With my month off, I had time to ponder many things. Many of which I will share with you through out the year. The first thing that confused me was when I heard the word "Service" used with these agencies: Internal Revenue 'Service', Postal 'Service', Telephone 'Service', Cable TV ' Service, Civil 'Service', Municipal, City, & Public 'Service'. This is not what I thought 'Service' meant. But today, I overheard two farmers talking, and one of them said he had hired a bull to 'Service' a few cows. BAM!!! It all came into focus. Now I understand what all those agencies are doing to us.
I read somewhere about a unique sales promotion conducted by a regional airline. Around the first of the year the airline ran a special promotion to increase ridership of business travelers at a notorious flat business travel period. The special promotion introduced a package for the businessman. Buy your ticket, get your wife's ticket free. It was a huge success. The company sent letters to all the wives asking how the trip was. All of them gave the same reply..."What trip?"
From the “I should have known” Department
A young brunette goes into the doctor's office and says that her body hurts wherever she touches it. "Impossible," says the doctor. "Show me." She takes her finger and pushes her elbow and screams in agony. She pushes her knee and screams, pushes her ankle and screams and so it goes on, everywhere she touches makes her scream. The doctor says, "You're not really a brunette, are you?" She says, "No, I'm really a blonde." "I thought so," he says. "Your finger is broken."
It is time to get to moving along it seems.

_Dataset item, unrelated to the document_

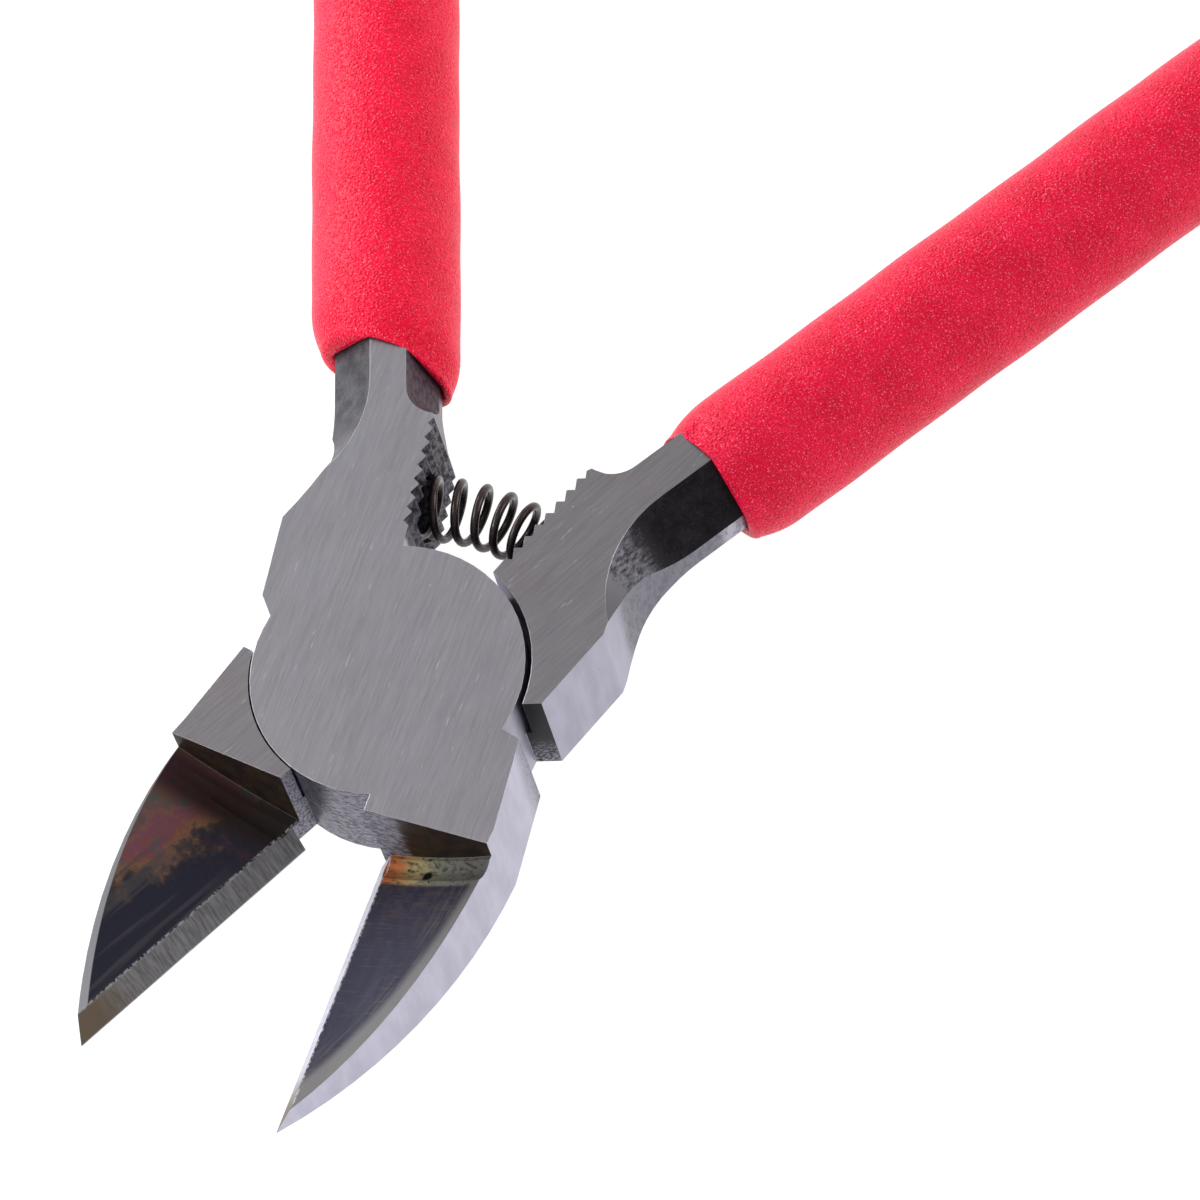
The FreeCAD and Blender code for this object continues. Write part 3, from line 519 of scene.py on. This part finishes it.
    dark = calc(tree, "MAXIMUM", calc(tree, "MAXIMUM", fall, sunk),
                calc(tree, "MAXIMUM", stepWall, teeth))
    rough = mixValue(tree, tone, 0.42, 0.34)
    rough = mixValue(tree, wall, rough, 0.38)
    rough = mixValue(tree, dark, rough, mixValue(tree, oxide.outputs["Tone"], 0.30, 0.52))
    metal = mixValue(tree, dark, 1.0, 0.22)
    gloss = mixValue(tree, dark, 0.5, 0.08)
    cut = plus(tree, times(tree, ridges, times(tree, sunk, 3.0 * half["ridgeLines"])),
               times(tree, oxide.outputs["Tone"], dark))
    height = plus(tree, times(tree, grain.outputs["Tone"], flat), cut)
    bump = addNode(tree, "ShaderNodeBump", {"Height": height, "Normal": edge.outputs["Normal"],
                                            "Strength": 0.35, "Distance": 0.00005})
    shader = addNode(tree, "ShaderNodeBsdfPrincipled", {"Base Color": colour, "Roughness": rough,
                                                        "Metallic": metal, "Specular IOR Level": gloss,
                                                        "Normal": bump.outputs["Normal"]})
    addNode(tree, "ShaderNodeOutputMaterial", {"Surface": shader.outputs["BSDF"]})
    return material


def setMaterial(piece, material):
    piece.data.materials.clear()
    piece.data.materials.append(material)


setMaterial(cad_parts["front_half"], halfMaterial("frontSteel", frontFinish))
setMaterial(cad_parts["back_half"], halfMaterial("backSteel", backFinish))
setMaterial(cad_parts["pivot_rivet"], halfMaterial("rivetSteel", frontFinish))
print("steel finished")


# ---- meshes from grids of points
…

The French Roast continues to be my brew of solace if that is even possible. The day just isn't right without it. It wasn't that long ago that I didn't even drink coffee. I only started when it was free at the office. Now I have “graduated” to the $12.99 a pound bean that I grind myself every couple of days. Humph, elitist you say, you bet when it comes to my coffee. Remember, there is no need to thank me for this valuable information: I'm doing it as a public service. (Refer back to the story above). Now, until we meet again. -TA!